We don't need to go looking for it, we just shouldn't shy away from it when it inevitably shows up. I can't change course, modify my worldview or mince words because somebody — or even everybody — out there wants me to.

It's not just about verbally speaking truth, though. We're usually pretty eager to speak up and say "This is immoral!" or "That's against God!"

I've got to be OK living the life God has for me even when it looks really weird to the people around me. Having a gentle spirit, being eager to put others ahead of yourself, honoring your body (and everyone else's), are all things that people will appreciate — and yet simultaneously spurn you for. In pursuing these qualities in the secular work force, I know it's made a positive impact on people, but I've also been called a coward and a doormat. When I respect myself by asserting personal boundaries, I'm commonly offered various colorful synonyms for meanie.

There may be no imprisoning, torture or killing of Christians in the Western world today, but there is immense pressure against living a godly life — and certainly social backlash when we do it. I think it's fine to be afraid; courage is simply refusing to let fear make my decisions.

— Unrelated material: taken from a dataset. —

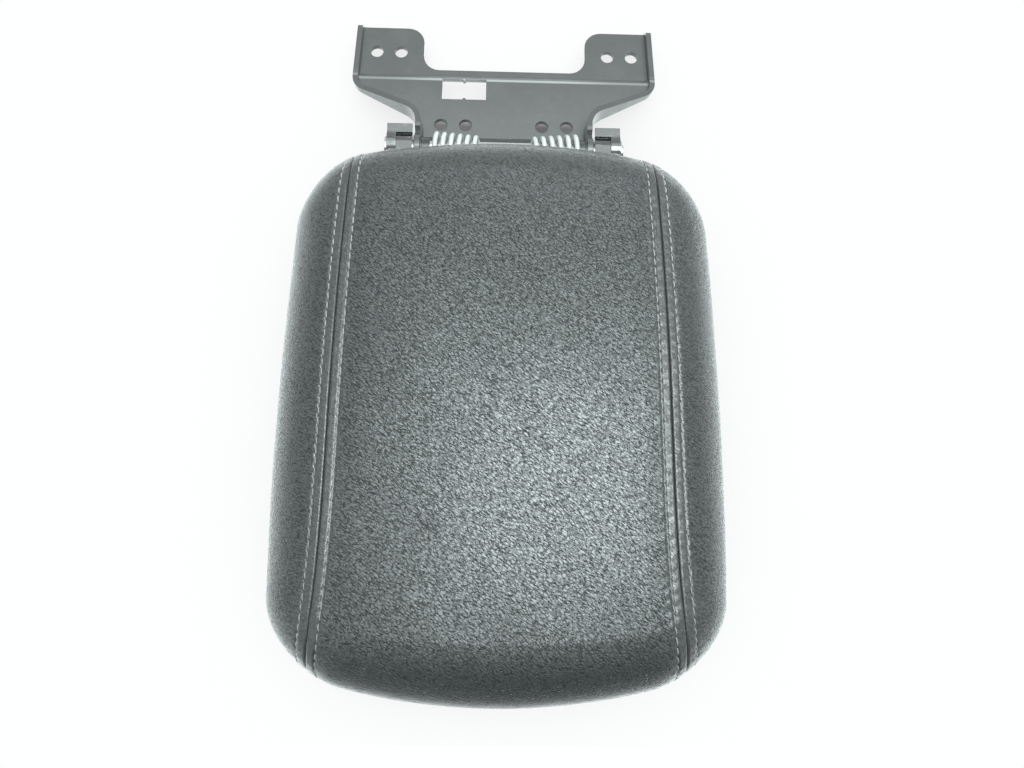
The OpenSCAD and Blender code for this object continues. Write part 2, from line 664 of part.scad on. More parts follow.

In some ways, we will each be called to pay a price that, in the context of this world, seems too high. But many amazing believers have gone before us and experienced the absolute worst this world has to offer in cruelty — but their eyes could not be torn away from the goal, where Christ is calling us up to heaven.

A wife promises to forsake all others and cherish her husband. May I always pursue the same promise in my heart toward Jesus.

Now comes the hard part: remembering it every day, trying it again and again, reapplying it to new circumstances and all the unexpected facets of relationships that await me.

It's the hardest thing I've tried so far, but I'm after something so very important. Ultimately it's about living in such a way that, one far-off day when I look Jesus in the face, I'll recognize Him.